Thaw shot White three times. The first shot hit the architect in the shoulder, the second under his left eye, and the third went through his mouth. White died instantly, and Thaw was arrested.
During the subsequent “trial of the century,” Evelyn Nesbit became the star witness. She shared lurid details of her relationships with both White and Thaw — to such an extent that a church group tried to censor reporting of the trial — and stood by her husband. Nesbit wasn’t the only one. Most of America saw Thaw as a hero defending his wife’s honor.
Though Thaw’s first trial in 1907 ended with a hung jury, his second trial in 1908 found him insane and decreed that he be committed to an asylum. He spent the rest of his life in and out of asylums — including an escape attempt — but was indefinitely committed to an insane asylum in 1916.
In 1915, he and Nesbit divorced.

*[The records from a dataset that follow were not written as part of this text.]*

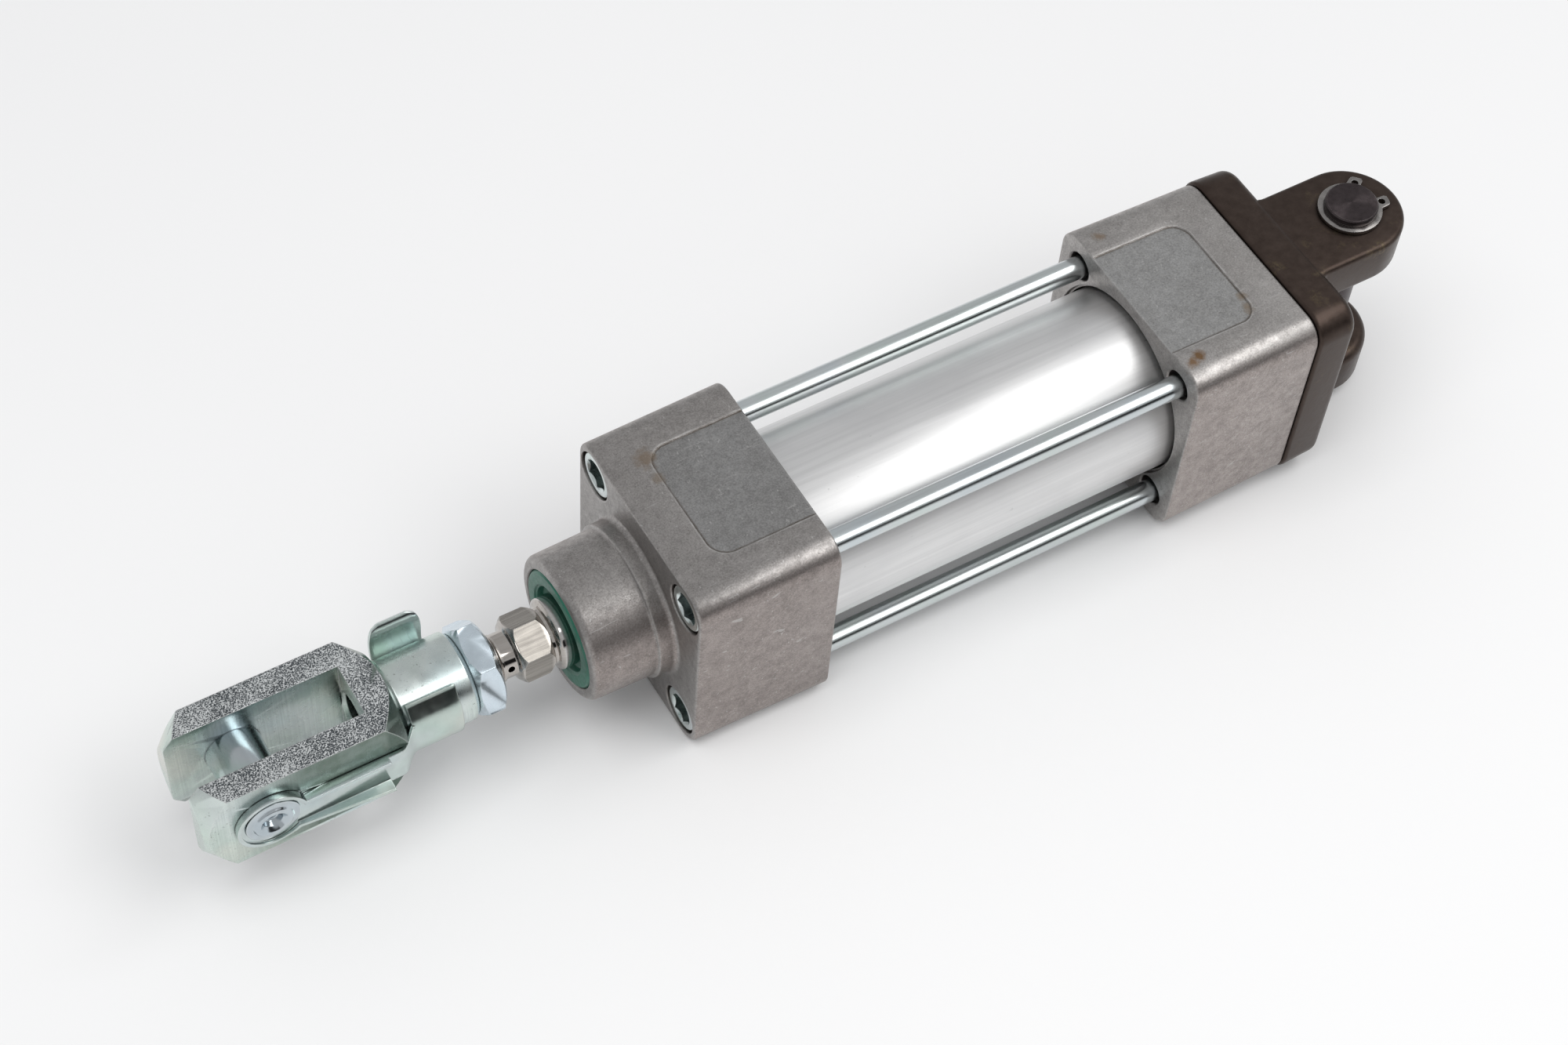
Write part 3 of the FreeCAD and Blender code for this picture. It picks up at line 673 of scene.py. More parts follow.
def chrome_mat(name="hard chrome"):
    """Polished rod; the ground flats of the hexagon carry fine lines along the rod."""
    a = Mat(name)
    n1 = a.noise(1500, 3, 0.6, stretch=(0.04, 1, 1))
    n2 = a.noise(260, 2, 0.5)
    x = a.where("X")
    hexa = a.math("MULTIPLY", a.rng(x, -0.0298, -0.0296, 0.0, 1.0), a.rng(x, -0.0236, -0.0230, 1.0, 0.0))
    c = a.ramp(n1, [(0.3, (0.43, 0.40, 0.37)), (0.7, (0.54, 0.51, 0.48))])
    shaft = a.rng(a.where("X"), -0.0212, -0.0206, 0.0, 1.0)
    c = a.mix(shaft, c, a.ramp(n1, [(0.3, (0.53, 0.525, 0.515)), (0.7, (0.62, 0.615, 0.605))]))
    c = a.mix(hexa, c, a.ramp(n1, [(0.35, (0.235, 0.220, 0.200)), (0.65, (0.36, 0.34, 0.31))]))
    e = a.math("MULTIPLY", a.edges(0.0004), 0.5)
    c = a.mix(e, c, (0.85, 0.83, 0.80))
    r = a.math("ADD", a.rng(n2, 0.3, 0.7, 0.07, 0.13), a.math("MULTIPLY", hexa, 0.14))
    a.set(color=c, rough=r, metallic=1.0)
    a.normal(a.bump(a.math("MULTIPLY", n1, a.math("ADD", hexa, 0.08)), 0.00003, 0.7, a.bevel(0.00012)))
    return a.m


def coat_mat():
    """Dark brown-black coat on a casting, rubbed on its edges and marked on top."""
    a = Mat("clevis coat")
    n1 = a.noise(420, 5, 0.6)
    n2 = a.noise(110, 3, 0.6, off=(2, 2, 1))
    c = a.ramp(n1, [(0.30, (0.046, 0.032, 0.026)), (0.70, (0.064, 0.046, 0.038))])
    rub = a.rng(n2, 0.58, 0.68, 0.0, 0.75)
    rub = a.math("MULTIPLY", rub, a.rng(a.noise(900, 3, 0.7), 0.42, 0.62, 0.0, 1.0))
    c = a.mix(rub, c, (0.115, 0.088, 0.055))
    e = a.math("MULTIPLY", a.edges(0.0009), a.rng(a.noise(500, 3, 0.7), 0.42, 0.66, 0.0, 0.75))
    c = a.mix(e, c, (0.20, 0.17, 0.15))
    # painted shade: near black in inside corners
    c = a.mix(a.painted_crease_shade(0.0012, 0.55), c, (0.012, 0.009, 0.008))
    a.set(color=c, rough=a.rng(n1, 0.3, 0.7, 0.30, 0.40), metallic=0.85)
    a.normal(a.bump(a.math("ADD", n1, a.math("MULTIPLY", a.noise(1900, 2), 0.3)), 0.00006, 0.6, a.bevel(0.0007)))
    return a.m


def seal_mat(name, c0, c1, rough):
    a = Mat(name)
    n1 = a.noise(900, 4, 0.6)
    n2 = a.noise(160, 3, 0.5)
    c = a.ramp(n2, [(0.35, c0), (0.68, c1)])
    dust = a.rng(n1, 0.62, 0.74, 0.0, 0.25)
    c = a.mix(dust, c, tuple(min(1.0, x * 2.2 + 0.02) for x in c1))
    a.set(color=c, rough=a.rng(n1, 0.3, 0.7, rough - 0.05, rough + 0.10), metallic=0.0, spec=0.5)
    a.normal(a.bump(n1, 0.00002, 0.5, a.bevel(0.0002)))
    return a.m


def turned(name, base, rough=(0.22, 0.34), metallic=1.0, centre=None, ring=9000.0, depth=0.000012):
    """Turned metal; with a centre, fine rings round an axis parallel to Z or Y."""
    a = Mat(name)
    n1 = a.noise(800, 4, 0.6)
    c = a.ramp(n1, [(0.3, tuple(x * 0.82 for x in base)), (0.7, tuple(min(1, x * 1.14) for x in base))])
    nrm = a.bevel(0.00025)
    if centre is not None:
        axis, u, v = centre
        s = a.t.nodes.new("ShaderNodeSeparateXYZ")
        a.link(a.co.outputs["Object"], s.inputs[0])
        ia, ib = {"Z": (0, 1), "Y": (0, 2), "X": (1, 2)}[axis]
        da = a.math("POWER", a.math("SUBTRACT", s.outputs[ia], u * MM), 2.0)
        db = a.math("POWER", a.math("SUBTRACT", s.outputs[ib], v * MM), 2.0)
        r = a.math("SQRT", a.math("ADD", da, db))
        w = a.math("SINE", a.math("MULTIPLY", r, ring))
        w = a.math("ADD", a.math("MULTIPLY", w, 0.5), a.math("MULTIPLY", n1, 0.8))
        w = a.math("MULTIPLY", w, a.normal_axis(axis, 0.9, 0.98))
        nrm = a.bump(w, depth, 0.8, nrm)
    else:
        nrm = a.bump(n1, depth, 0.6, nrm)
    e = a.math("MULTIPLY", a.edges(0.0005), 0.35)
    c = a.mix(e, c, tuple(min(1, x * 1.5 + 0.05) for x in base))
    a.set(color=c, rough=a.rng(n1, 0.3, 0.7, rough[0], rough[1]), metallic=metallic)
    a.normal(nrm)
    return a.m


def pin_mat():
    """Dark turned steel: fine rings on the ends give a fan of sheen."""
    a = Mat("rear pin steel")
    n1 = a.noise(700, 3, 0.6)
    c = a.ramp(n1, [(0.3, (0.055, 0.045, 0.047)), (0.7, (0.080, 0.066, 0.068))])
    e = a.math("MULTIPLY", a.edges(0.0004), 0.7)
    c = a.mix(e, c, (0.50, 0.46, 0.44))
    tg = a.t.nodes.new("ShaderNodeTangent")
    tg.direction_type = "RADIAL"
    tg.axis = "Z"
    a.link(tg.outputs[0], a.b.inputs["Tangent"])
    a.set(color=c, rough=a.rng(n1, 0.3, 0.7, 0.26, 0.31), metallic=1.0, aniso=0.85)
    a.normal(a.bump(n1, 0.000001, 0.2))
    return a.m


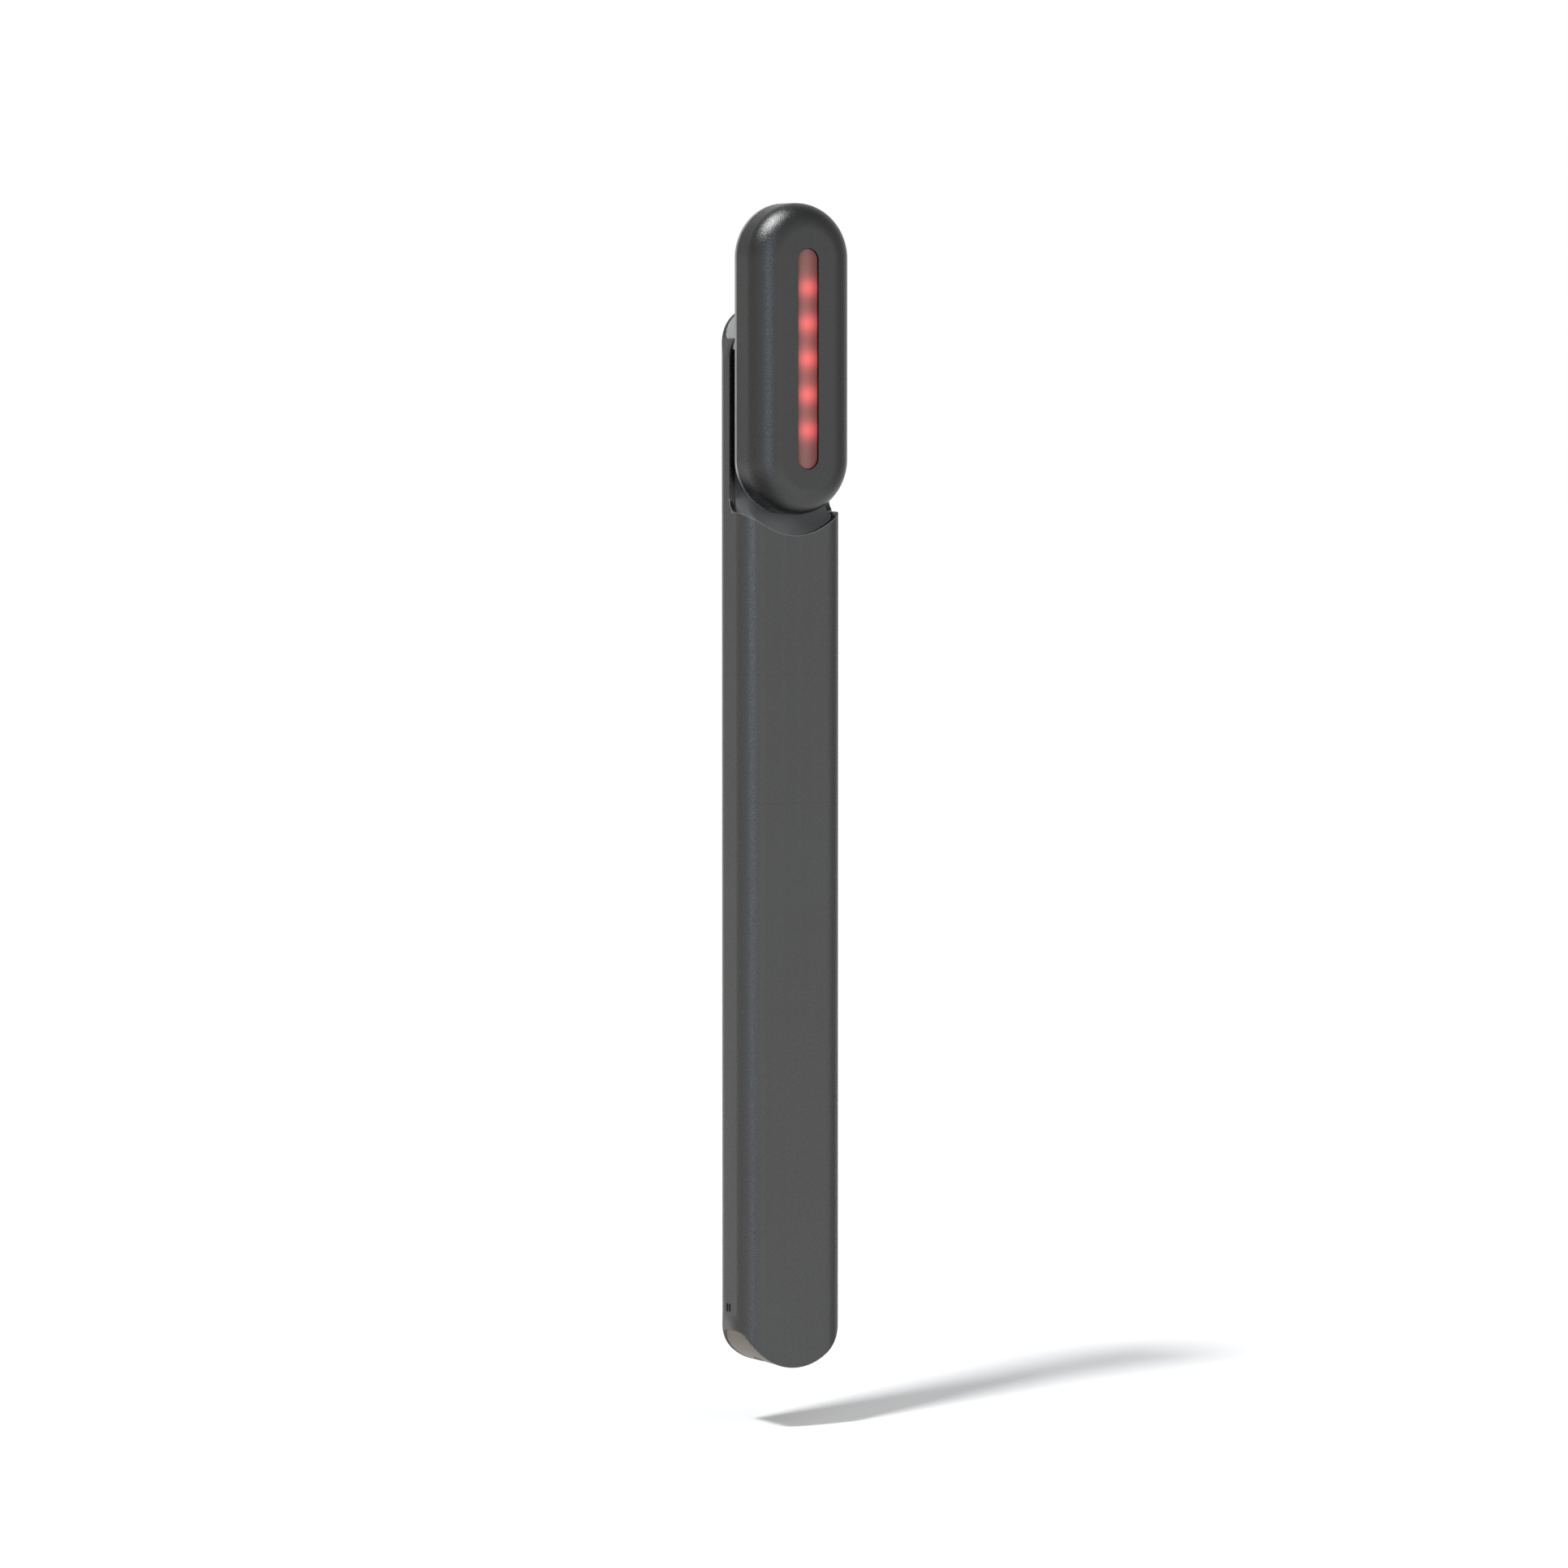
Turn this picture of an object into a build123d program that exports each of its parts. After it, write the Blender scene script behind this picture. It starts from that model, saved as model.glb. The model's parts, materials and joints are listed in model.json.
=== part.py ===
"""Handheld red light therapy wand with a swivelling treatment head.

Millimetres, +Z up along the handle towards the head. The treatment face looks along -Y and
the origin is the centre of the handle tube. The head is drawn in line with the handle.
"""
from build123d import *
import math
import os

# Handle tube, a rounded rectangular aluminium extrusion with both ends cut round
TUBE_LENGTH = 164.6
TUBE_WIDTH = 17.6
TUBE_DEPTH = 10.2
TUBE_CORNER = 3.3
TUBE_WALL = 1.0

# Head, a stadium shaped pod whose middle is the swivel axis
HEAD_LENGTH = 47.7
HEAD_SIDE_STEP = 0.3
HEAD_THICKNESS = 8.06
HEAD_ROUND_SHARE = 0.2412
HEAD_WALL = 0.9
HEAD_FRONT_WALL = 1.0
BACK_PLATE_THICKNESS = 0.6
BACK_PLATE_EDGE_BREAK = 0.12

# Window slot in the front of the head and the light behind it
WINDOW_END_MARGIN = 7.0
WINDOW_WIDTH = 3.5
WINDOW_EDGE_BREAK = 0.15
LENS_RECESS = 0.35
LENS_FLANGE_MARGIN = 1.1
LENS_FLANGE_THICKNESS = 0.7
SEAL_THICKNESS = 0.2
SEAL_INNER_MARGIN = 0.3
REFLECTOR_DEPTH = 2.1
REFLECTOR_LIP = 0.5
LED_COUNT = 5
LED_END_MARGIN = 5.95
LED_SIZE = 2.2
LED_HEIGHT = 0.9
LED_CUP_RADIUS = 0.8
LED_CUP_DEPTH = 0.35
LED_BOARD_THICKNESS = 0.8
LED_BOARD_MARGIN = 1.4
DRIVER_CHIP_HEIGHT = 0.9
# Centre along the board, centre across it, length and width, as shares of the board's
DRIVER_CHIP_SHARES = (
    (-0.36, 0.0, 0.09, 0.3),
    (-0.14, 0.22, 0.06, 0.18),
    (0.15, -0.2, 0.07, 0.2),
    (0.35, 0.0, 0.12, 0.36),
)

# Carrier ring in the head, with two bridges of which the lower holds a magnet
CARRIER_LEDGE = 0.6
BRIDGE_WIDTH = 4.4
BRIDGE_DEPTH = 1.45
MAGNET_REACH = 9.8
MAGNET_RADIUS = 1.4
MAGNET_THICKNESS = 1.0

# Electrode pins from the light board to the shell, and the warming film beside the window
PIN_GAP = 2.4
PIN_BARREL_RADIUS = 0.7
PIN_BARREL_HEIGHT = 1.4
PIN_PLUNGER_RADIUS = 0.4
FILM_THICKNESS = 0.15
FILM_WIDTH = 0.7
FILM_END_INSET = 1.85

# Recess at the top of the tube, where the head lies against the tongue
TONGUE_DEPTH = 4.85
HEAD_GAP = 1.17
LIP_RISE = 4.0
LIP_ROUND = 3.0
LIP_GAP = 0.3
CRADLE_GAP = 3.15
CRADLE_ARC = 10.0
CRADLE_FLANK_ANGLE = 30.0
CRADLE_CORNER = 1.0

# Plastic scoop that lines the recess
INSERT_SETBACK = 1.15
SCOOP_ROUND = 5.5
SCOOP_STEP = 0.05
INSERT_FOOT_HEIGHT = 6.0
INSERT_SHOULDER_RISE = 1.4

# Swivel: hollow shaft, flanged bush, friction washer, clip and stop pin. The boss that they
# run in takes a share of the tube's inner width, and the radii step in or out from it.
BOSS_SHARE = 1 / 3
BUSH_FLANGE_STEP = 0.3
SHAFT_FLANGE_STEP = 0.4
WASHER_STEP = 0.6
CLIP_STEP = 0.9
PIVOT_SCREW_STEP = 1.25
SHAFT_STEP = 2.2
STOP_PIN_STEP = 1.3
SHAFT_WALL_SHARE = 0.5
SHAFT_FLANGE_THICKNESS = 0.9
SHAFT_TAIL = 0.3
CLIP_THICKNESS = 0.36
CLIP_GROOVE_DEPTH = 0.4
CLIP_MOUTH = 2.2
BUSH_WALL = 0.75
BUSH_FLANGE_THICKNESS = 0.7
BUSH_REACH = 1.85
WASHER_THICKNESS = 0.45
STOP_PIN_RADIUS = 0.75
STOP_PIN_SETBACK = 0.07
STOP_PIN_BOSS_WALL = 0.7
STOP_SLOT_CLEARANCE = 0.1
PIVOT_SCREW_COUNT = 3
PIVOT_SCREW_SETBACK = 0.07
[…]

So what happened to Evelyn Nesbit, whose beauty had led to fame, riches, and murder?
Evelyn Nesbit’s Life Out Of The Spotlight
Following the “trial of the century,” Evelyn Nesbit wrote two memoirs, The Story of My Life (1914), and Prodigal Days (1934). She significantly amended some details from her testimony, insisting in the second of her memoirs that White’s sexual assault never happened and that she’d fallen asleep.
This has led to speculation that Nesbit may have been pressured by Thaw’s lawyers and his mother to provide justification for White’s murder. Either way, Nesbit was just 16 years old when her relationship with White began.
She remained famous after the infamous trial, first as a performer in vaudeville acts and then as a silent film star. Nesbit’s drug addiction, however, ended her acting career, and she tried to take her own life in 1926.
In the end, Nesbit left New York and started over in California, where she lived a quiet existence teaching ceramics and helping her son, Russell, raise his children until her death in 1967 at the age of 82.
Looking back at her life, Nesbit seemed to find value in her family over everything else — the fame and glory, the money, and the men.
“Having successfully raised Russell,” she wrote in her 1934 memoir Prodigal Days, “I no longer feel that I have lived in vain.”